The many counters are in full color and are of a good thickness and quality. The game map covers the huge expanse of the Pacific from the Aleutians to Australia and from Samoa to the Sea of Japan. The map is real nice and summarizes most of the information a player needs to play, with a distinctive set of easy to use graphic charts. The rules are well written and will have the player running his first submarine patrol within 45 minutes of opening the game box.

Game Play:

The game is divided into four distinct sequences. Each of these is then divided into further sub steps. I could go into great detail about each of these steps but instead will just tell you in my own words how the game plays in the simplest to understand terms.

Phase 1: First you roll a D10 and see if any random war events happen, this adds some randomness and historical flavor and is omitted if playing single submarine career. Along with this in the campaign game you can roll for torpedo improvements under curtain circumstances and for the Ultra phase, giving the player some secret information you can use to your advantage later.

Phase 2: This is the house keeping phase. You roll for new subs, fix damaged subs, and basically ready your fleets for sailing. This is really only used in the campaign mode and adds some historical logistical elements to the game. At first I thought ti a bit tedious but after a few weeks of playing the game I have come to enjoy this clerical aspect of the simulation.

Phase 3: This is the bread and butter of the game. In this phase you commence your operations and do your best to send some Japanese to the bottom of the ocean. Most of your time is spent in this phase and there is a lot I could type about it. In a nut shell, you roll against a table with modifiers for every sub you have on patrol in the different areas on the map. You are attempting to make contact with the enemy and if you do you then roll to see what you find. From there you go to the more tactical part of the game and fire off some fish. After all combat is resolved you move into a final long range movement sub-phase and end out phase 3. Let me give a little more detail on all this.

First thing in this phase is that all subs that are patrol side up (the opposite side of the sub up means it is transit mode) can move to one adjacent operational area or stay put and patrol the area they are already in. If they move they have to roll for random transitional effect that would take place in route between the operational areas.

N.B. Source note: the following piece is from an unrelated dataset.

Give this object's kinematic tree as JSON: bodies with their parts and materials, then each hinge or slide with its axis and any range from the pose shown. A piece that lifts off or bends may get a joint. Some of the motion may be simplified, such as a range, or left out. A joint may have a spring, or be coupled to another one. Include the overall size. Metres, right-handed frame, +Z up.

Historically many subs were lost in route to patrol areas and this helps to recreate this possibility

Next you roll against the activity table that is located on the map in each of the different operational areas. This table will determine the odds of making contact based on what war period you are in and how good of a die roll you make. If you roll well and make contact you results will be color coded according to the table. The colors tell you the activity level (how many ships you find). You take this result and cross-reference it with a new roll you make against the Contact table on the left edge of the map. This roll will tell you if you found a small convoy up to a naval task force. Finally you use the Engagement table to determine the exact number of ships you pull from each of the four possible pools of enemy ships. These pools (I use cups) of random ships are set up before the game depending on what war period you are in. Cup one is full of merchant targets and cup 4 is mostly warships. The other cups are somewhere in-between. You have to draw these randomly and keep their identity face down (the Japanese counters are one sided). This can be a bit hard, I just grab one and lay it down, and if it is face up I toss it back in the cup and try again. I really like these cups and they force historical sightings by only allowing you to find ships according to these guidelines. There are destroyers in each cup and sometimes you may draw nothing but these devils. This is a great way to randomly allow you to come upon targets.

Combat at last. Once you have drawn your random ships and placed them face down on the TDC board you place your sub(s) on the bottom part of the board. The TDC is setup in four columns with the Jap ships being set up in each, determined by the game. You then decide where to align your submarine. It will be able engage targets in that or adjacent columns only. From there you get to place a set number pf randomly drawn TDC markers on targets equal to the command rating of skipper you are using.

Special rules include American torpedo improvement, ultra, submarine repair and readiness, wolfpacks, campaign and combat events, war progress, patrol and search, TDC solutions, merchant shipping, Japanese battleship doctrine, two player rules and more.